### DATA PROVIDED
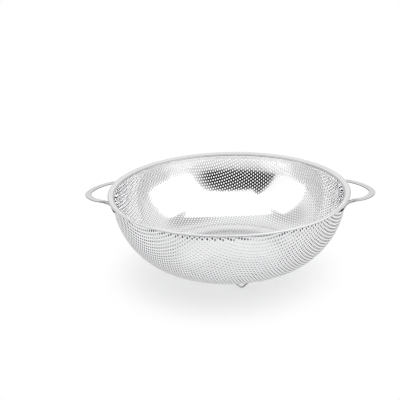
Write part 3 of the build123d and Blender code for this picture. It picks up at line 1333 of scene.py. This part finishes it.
SOFTBOXES = (
    Softbox("right_softbox", -18.0, 32.0, 1.4, (1.5, 1.3), 1.3),
    Softbox("left_softbox", -161.0, 32.0, 1.4, (1.05, 1.3), 1.3),
    Softbox("top_softbox", -82.0, 72.0, 1.4, (1.66, 1.36), 1.3),
    Softbox("table_softbox", 70.0, 80.0, 1.5, (1.0, 1.0), 4.4, for_metal=False),
)
GAPS = (
    WallGap(-104.0, 14.0, (0.78, 0.9, 0.58), 0.20, 0.01),
    WallGap(168.0, 46.0, (0.32, 0.30, 0.26), 0.5, 0.70),
    WallGap(28.0, 62.0, (0.28, 0.28, 0.22), 0.5, 0.62),
)


@dataclass
class Studio:
    """The table, the lamps, the background and the camera.

    Attributes:
        distance: from the camera to the middle of the rim's top edge.
        elevation: how high the camera stands, in degrees.
        turn: the direction in which it stands from +X, in degrees.
        roll: how far it is turned about its own axis.
        aim: the rim's middle in the picture, in pixels.
        focal: its focal length, in pixels of a picture that is 400 wide.
        sensor: the width of its sensor, in the millimetres that Blender counts in.
        near: the distance from which it sees things.
        rim_height: the height of the rim's top edge.
        picture: the picture's width in pixels.
        table_width: the table top's width.
        wall_glow: how bright the walls are to the metal.
        deep_fill: from the second reflection on, the walls' least brightness as a share of
            that: a fixed part, and a part for each reflection so far.
        second_glow: what is left of a softbox's brightness after a second reflection.
        fill_glow: how bright the world is to everything else.
        fill_colour: its colour there.
        paper_colour: the table paper's colour.
        paper_roughness: the paper's roughness.
        paper_gloss: the strength of its gloss.
        paper_middle: the middle of the object's shadow on the paper.
        paper_fade: the distances from there between which the paper turns white.
        paper_lift: how far the paper is lifted to white near the object.
        shine_fade: the distances between which the metal sees the paper turn darker.
        paper_shine: how far the paper is lifted for the metal, nearer and farther than those.
        bounces: the most bounces of any kind of light.
        glossy_bounces: the most reflections.
        pixel_filter: the width over which a pixel is smoothed, in pixels.
    """

    distance: float = 0.868
    elevation: float = 20.02
    turn: float = 272.3
    roll: float = radians(1.15)
    aim: tuple[float, float] = (228.25, 187.73)
    focal: float = 745.4
    sensor: float = 36.0
    near: float = 0.01
    rim_height: float = 92.0 * MM
    picture: float = 400.0
    table_width: float = 12.0
    wall_glow: float = 1.0
    deep_fill: tuple[float, float] = (0.42, 0.30)
    second_glow: float = 0.45
    fill_glow: float = 0.5
    fill_colour: Colour = (0.96, 0.98, 1.0)
    paper_colour: Colour = (0.88, 0.885, 0.90)
    paper_roughness: float = 0.8
    paper_gloss: float = 0.1
    paper_middle: tuple[float, float, float] = (-0.008, -0.022, 0.0)
    paper_fade: tuple[float, float] = (0.060, 0.150)
    paper_lift: float = 0.52
    shine_fade: tuple[float, float] = (0.45, 0.90)
    paper_shine: tuple[float, float] = (0.88, 0.30)
    bounces: int = 16
    glossy_bounces: int = 12
    pixel_filter: float = 1.3

    def camera(self) -> bpy.types.Object:
        """Puts the camera where the picture was taken from.

        Returns:
            The camera.
        """
        away = towards(self.turn, self.elevation)
        forward = -away
        right = forward.cross(UP).normalized()
        looking = Matrix((right, right.cross(forward), forward))
        half = self.picture / 2
        view = Vector(((self.aim[0] - half) / self.focal, (half - self.aim[1]) / self.focal, 1)).normalized()
        yaw, pitch, roll = atan2(view.x, view.z), asin(view.y), self.roll
        about_x = Matrix(((1, 0, 0), (0, cos(pitch), sin(pitch)), (0, -sin(pitch), cos(pitch))))
        about_y = Matrix(((cos(yaw), 0, sin(yaw)), (0, 1, 0), (-sin(yaw), 0, cos(yaw))))
        about_z = Matrix(((cos(roll), -sin(roll), 0), (sin(roll), cos(roll), 0), (0, 0, 1)))
        aimed = about_y @ about_x @ about_z @ looking
        data = bpy.data.cameras.new("camera")
        data.sensor_width = self.sensor
        data.lens = self.focal / self.picture * self.sensor
        data.clip_start = self.near
        camera = place_in_scene("camera", data)
        rotation = Matrix((aimed[0], aimed[1], -aimed[2])).transposed()
        place = away * self.distance + UP * self.rim_height
        camera.matrix_world = Matrix.Translation(place) @ rotation.to_4x4()
        bpy.context.scene.camera = camera
        return camera

    def table(self) -> bpy.types.Object:
        """Lays the pale table top, which shows white where it is far from the object.

        Returns:
            The table top.
        """
        deselect_all()
        bpy.ops.mesh.primitive_plane_add(size=self.table_width, location=(0, 0, 0))
        top = bpy.context.object
        top.name = "table_top"
        top.data.materials.append(self.paper())
        return top

    def paper(self) -> bpy.types.Material:
        """Makes the table's white paper, which keeps the object's shadow and turns white far off.

        Returns:
            The material.
        """
        paper = bpy.data.materials.new("white_paper")
        paper.use_nodes = True
        tree = paper.node_tree
        shader = tree.nodes["Principled BSDF"]
        shader.inputs["Base Color"].default_value = (*self.paper_colour, 1.0)
        shader.inputs["Roughness"].default_value = self.paper_roughness
        shader.inputs["Specular IOR Level"].default_value = self.paper_gloss
        place = add_node(tree, "ShaderNodeTexCoord").outputs["Object"]
        reach = vector_math(tree, "DISTANCE", place, self.paper_middle).outputs["Value"]
        fade = eased(tree, reach, self.paper_fade, (self.paper_lift, 1.0))
        shine = eased(tree, reach, self.shine_fade, self.paper_shine)
        path = add_node(tree, "ShaderNodeLightPath").outputs
        given = {MIX_FACTOR: path["Is Glossy Ray"], MIX_NUMBERS[0]: fade, MIX_NUMBERS[1]: shine}
        lift = add_node(tree, "ShaderNodeMix", given).outputs[MIX_NUMBER_OUT]
        seen = number_math(tree, "MAXIMUM", path["Is Camera Ray"], path["Is Glossy Ray"])
        seen = number_math(tree, "MAXIMUM", seen, path["Is Transmission Ray"])
        glow = add_node(tree, "ShaderNodeEmission", {"Color": WHITE, "Strength": 1.0})
        chosen = mixed_shaders(tree, number_math(tree, "MULTIPLY", lift, seen), shader, glow)
        feed(tree, tree.nodes["Material Output"].inputs["Surface"], chosen.outputs[0])
        return paper

    def hang(self, softbox: Softbox) -> None:
        """Hangs one softbox that shines at the bowl.

        Args:
            softbox: the softbox.
        """
        data = bpy.data.lights.new(softbox.name, "AREA")
        data.shape = "RECTANGLE"
        data.size, data.size_y = softbox.size
        data.energy = softbox.glow * pi * data.size * data.size_y
        data.use_nodes = True
        tree = data.node_tree
        # The depth is a whole number: 1 is seen at full strength, and 2 and more are dimmed.
        depth = add_node(tree, "ShaderNodeLightPath").outputs["Glossy Depth"]
        strength = eased(tree, depth, (1.0, 2.0), (1.0, self.second_glow))
        feed(tree, tree.nodes["Emission"].inputs["Strength"], strength)
        lamp = place_in_scene(softbox.name, data)
        away = towards(softbox.azimuth, softbox.height)
        lamp.location = away * softbox.reach
        lamp.rotation_euler = (-away).to_track_quat("-Z", "Y").to_euler()
        lamp.visible_camera = False
        lamp.visible_glossy = softbox.for_metal
        lamp.visible_diffuse = not softbox.for_metal

    def gap_mask(self, tree: Tree, direction: Socket, gap: WallGap) -> Socket:
        """Makes the factor that a gap puts on the walls' brightness.

        Args:
            tree: the world's node tree.
            direction: the direction of the ray.
            gap: the gap.

        Returns:
            The factor, which is 1 outside the gap.
        """
        offset = vector_math(tree, "SUBTRACT", direction, towards(gap.azimuth, gap.height)).outputs[0]
        scaled = vector_math(tree, "DIVIDE", offset, gap.size).outputs[0]
        away = vector_math(tree, "LENGTH", scaled).outputs["Value"]
        return eased(tree, away, (1 - gap.softness, 1 + gap.softness), (gap.factor, 1.0))

    def world(self) -> None:
        """Makes the background: white to the camera, and the studio's walls to the metal."""
        world = bpy.data.worlds.new("studio")
        bpy.context.scene.world = world
        world.use_nodes = True
        tree = world.node_tree
        tree.nodes.clear()
        path = add_node(tree, "ShaderNodeLightPath").outputs
        direction = add_node(tree, "ShaderNodeTexCoord").outputs["Generated"]
        fixed, for_each = self.deep_fill
        least = number_math(tree, "MULTIPLY_ADD", path["Glossy Depth"], for_each, fixed)
        # The depth is a whole number, so 1.5 parts the first reflection from the later ones.
        past_first = number_math(tree, "GREATER_THAN", path["Glossy Depth"], 1.5)
        least = number_math(tree, "MULTIPLY", least, past_first)
        strength: Given = self.wall_glow
        for gap in GAPS:
            factor = number_math(tree, "MAXIMUM", self.gap_mask(tree, direction, gap), least)
            strength = number_math(tree, "MULTIPLY", strength, factor)
        walls, soft, white = (
            add_node(tree, "ShaderNodeBackground", {"Color": colour, "Strength": level})
            for colour, level in ((WHITE, strength), ((*self.fill_colour, 1.0), self.fill_glow), (WHITE, 1.0))
        )
        by_gloss = mixed_shaders(tree, path["Is Glossy Ray"], soft, walls)
        by_camera = mixed_shaders(tree, path["Is Camera Ray"], by_gloss, white)
        add_node(tree, "ShaderNodeOutputWorld", {"Surface": by_camera.outputs[0]})

    def build(self) -> None:
        """Sets the whole studio up."""
        self.table()
        self.world()
        for softbox in SOFTBOXES:
            self.hang(softbox)
        self.camera()
        scene = bpy.context.scene
        scene.cycles.max_bounces = self.bounces
        scene.cycles.glossy_bounces = self.glossy_bounces
        scene.cycles.filter_width = self.pixel_filter
        scene.view_settings.view_transform = "Standard"


# The whole colander

# Each foot's name and its direction from +X, in degrees.
FEET = (("front_foot", 282.4), ("rear_right_foot", 42.4), ("rear_left_foot", 162.4))
WELDS = ("left_handle_welds", "right_handle_welds", "foot_welds")


def dress_cad(finishes: Finishes) -> None:
    """Gives the CAD nodes that stay in view their finish.

    Args:
        finishes: the colander's finishes.
    """
    for name in WELDS:
        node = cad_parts[name]
        node.data.materials.clear()
        node.data.materials.append(finishes.weld)


def main() -> None:
    """Builds the colander and its studio."""
    logging.basicConfig(level=logging.INFO, format="%(message)s")
    finishes = Finishes()
    shape = BowlShape()
    PerforatedBowl(shape).build(finishes)
    RimBand(shape).build(finishes)
    for side in (1, -1):
        LoopHandle(side).build(finishes)
    for name, turn in FEET:
        WireFoot(name, radians(turn), shape).build(finishes)
    dress_cad(finishes)
    Studio().build()


if __name__ == "__main__":
    main()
######
**TASK DESCRIPTION:**
The lines from the top of the data above down to the line containing "and the camera." are to be copied exactly; no other line should appear.

**EXERCISE RESULT:**
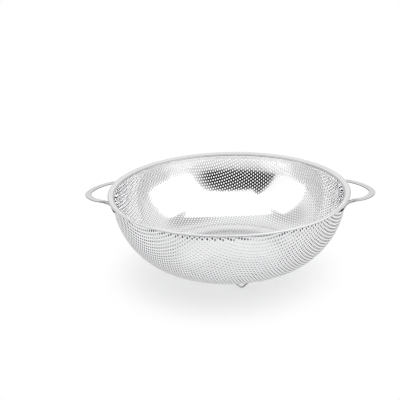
Write part 3 of the build123d and Blender code for this picture. It picks up at line 1333 of scene.py. This part finishes it.
SOFTBOXES = (
    Softbox("right_softbox", -18.0, 32.0, 1.4, (1.5, 1.3), 1.3),
    Softbox("left_softbox", -161.0, 32.0, 1.4, (1.05, 1.3), 1.3),
    Softbox("top_softbox", -82.0, 72.0, 1.4, (1.66, 1.36), 1.3),
    Softbox("table_softbox", 70.0, 80.0, 1.5, (1.0, 1.0), 4.4, for_metal=False),
)
GAPS = (
    WallGap(-104.0, 14.0, (0.78, 0.9, 0.58), 0.20, 0.01),
    WallGap(168.0, 46.0, (0.32, 0.30, 0.26), 0.5, 0.70),
    WallGap(28.0, 62.0, (0.28, 0.28, 0.22), 0.5, 0.62),
)


@dataclass
class Studio:
    """The table, the lamps, the background and the camera.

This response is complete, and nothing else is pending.